### Given information
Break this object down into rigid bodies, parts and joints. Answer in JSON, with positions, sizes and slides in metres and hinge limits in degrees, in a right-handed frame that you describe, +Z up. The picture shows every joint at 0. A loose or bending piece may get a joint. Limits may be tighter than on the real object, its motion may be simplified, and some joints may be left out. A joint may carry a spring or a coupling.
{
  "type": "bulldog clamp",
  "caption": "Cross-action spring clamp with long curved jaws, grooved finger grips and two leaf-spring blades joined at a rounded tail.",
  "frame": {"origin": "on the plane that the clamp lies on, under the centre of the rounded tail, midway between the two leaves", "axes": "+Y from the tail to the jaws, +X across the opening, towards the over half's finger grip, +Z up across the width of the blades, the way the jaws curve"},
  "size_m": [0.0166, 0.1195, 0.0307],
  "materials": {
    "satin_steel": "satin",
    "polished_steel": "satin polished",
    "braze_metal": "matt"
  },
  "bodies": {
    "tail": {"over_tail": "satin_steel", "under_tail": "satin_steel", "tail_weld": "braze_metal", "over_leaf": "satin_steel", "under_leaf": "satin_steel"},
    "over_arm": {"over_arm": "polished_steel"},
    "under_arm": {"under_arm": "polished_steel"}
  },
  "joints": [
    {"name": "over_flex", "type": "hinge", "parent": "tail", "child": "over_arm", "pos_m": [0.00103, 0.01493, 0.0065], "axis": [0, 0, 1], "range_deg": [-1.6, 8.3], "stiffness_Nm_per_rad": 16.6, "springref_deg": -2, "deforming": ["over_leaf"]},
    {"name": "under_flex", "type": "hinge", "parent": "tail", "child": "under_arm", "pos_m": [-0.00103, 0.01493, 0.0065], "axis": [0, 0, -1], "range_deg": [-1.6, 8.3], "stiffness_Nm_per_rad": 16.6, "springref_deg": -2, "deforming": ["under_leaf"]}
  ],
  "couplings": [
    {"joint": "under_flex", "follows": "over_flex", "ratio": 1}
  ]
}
==
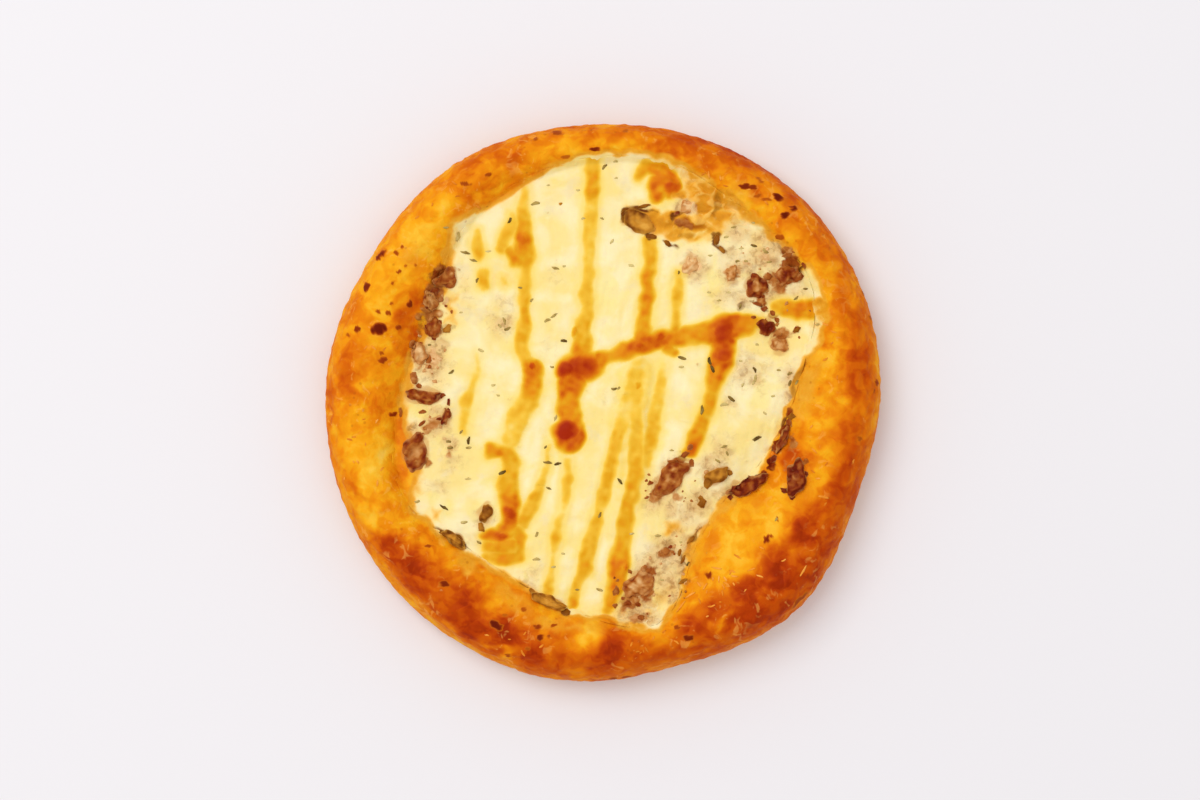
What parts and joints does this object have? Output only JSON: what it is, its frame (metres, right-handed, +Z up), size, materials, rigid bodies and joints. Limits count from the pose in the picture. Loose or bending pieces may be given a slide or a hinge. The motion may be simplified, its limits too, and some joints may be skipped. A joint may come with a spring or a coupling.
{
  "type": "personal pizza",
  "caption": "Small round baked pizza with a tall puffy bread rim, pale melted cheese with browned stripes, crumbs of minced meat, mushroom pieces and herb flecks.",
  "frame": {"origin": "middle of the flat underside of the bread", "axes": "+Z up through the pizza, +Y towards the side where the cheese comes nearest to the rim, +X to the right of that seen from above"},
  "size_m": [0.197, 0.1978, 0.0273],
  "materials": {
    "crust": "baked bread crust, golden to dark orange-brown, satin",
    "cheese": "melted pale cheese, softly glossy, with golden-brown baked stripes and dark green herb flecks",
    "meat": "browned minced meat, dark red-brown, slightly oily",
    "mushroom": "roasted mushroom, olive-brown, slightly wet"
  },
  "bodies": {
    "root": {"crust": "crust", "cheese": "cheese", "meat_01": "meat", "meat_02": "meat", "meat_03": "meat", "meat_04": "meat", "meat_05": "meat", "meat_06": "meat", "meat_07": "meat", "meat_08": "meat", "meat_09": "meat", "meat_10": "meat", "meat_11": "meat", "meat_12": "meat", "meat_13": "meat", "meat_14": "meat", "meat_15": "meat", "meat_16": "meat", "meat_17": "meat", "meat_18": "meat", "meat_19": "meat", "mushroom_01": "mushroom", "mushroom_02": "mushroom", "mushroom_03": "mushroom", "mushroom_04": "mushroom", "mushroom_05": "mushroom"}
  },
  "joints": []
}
---
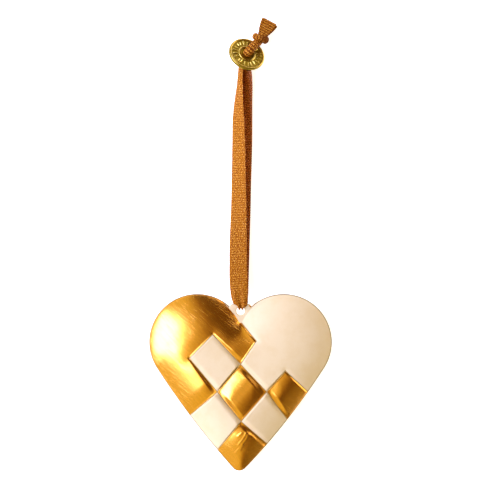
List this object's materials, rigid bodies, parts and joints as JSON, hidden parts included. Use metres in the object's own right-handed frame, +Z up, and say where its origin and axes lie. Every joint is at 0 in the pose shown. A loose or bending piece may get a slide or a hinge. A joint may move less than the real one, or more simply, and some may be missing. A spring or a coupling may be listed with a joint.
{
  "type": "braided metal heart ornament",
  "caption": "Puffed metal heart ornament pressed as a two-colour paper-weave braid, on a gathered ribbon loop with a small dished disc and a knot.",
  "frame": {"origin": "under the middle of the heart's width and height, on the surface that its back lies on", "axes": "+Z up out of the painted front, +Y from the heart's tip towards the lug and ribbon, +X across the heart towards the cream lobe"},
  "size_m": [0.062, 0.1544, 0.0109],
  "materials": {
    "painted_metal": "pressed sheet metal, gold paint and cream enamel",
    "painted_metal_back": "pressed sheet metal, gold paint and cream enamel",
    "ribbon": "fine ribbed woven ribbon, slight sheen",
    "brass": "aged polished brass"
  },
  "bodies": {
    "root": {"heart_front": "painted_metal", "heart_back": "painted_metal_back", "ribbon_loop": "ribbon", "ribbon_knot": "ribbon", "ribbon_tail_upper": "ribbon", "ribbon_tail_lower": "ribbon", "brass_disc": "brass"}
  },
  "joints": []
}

### What is being asked
Identify and copy lines that hold the string "where".

### Final result
  "frame": {"origin": "middle of the flat underside of the bread", "axes": "+Z up through the pizza, +Y towards the side where the cheese comes nearest to the rim, +X to the right of that seen from above"},
List this object's materials, rigid bodies, parts and joints as JSON, hidden parts included. Use metres in the object's own right-handed frame, +Z up, and say where its origin and axes lie. Every joint is at 0 in the pose shown. A loose or bending piece may get a slide or a hinge. A joint may move less than the real one, or more simply, and some may be missing. A spring or a coupling may be listed with a joint.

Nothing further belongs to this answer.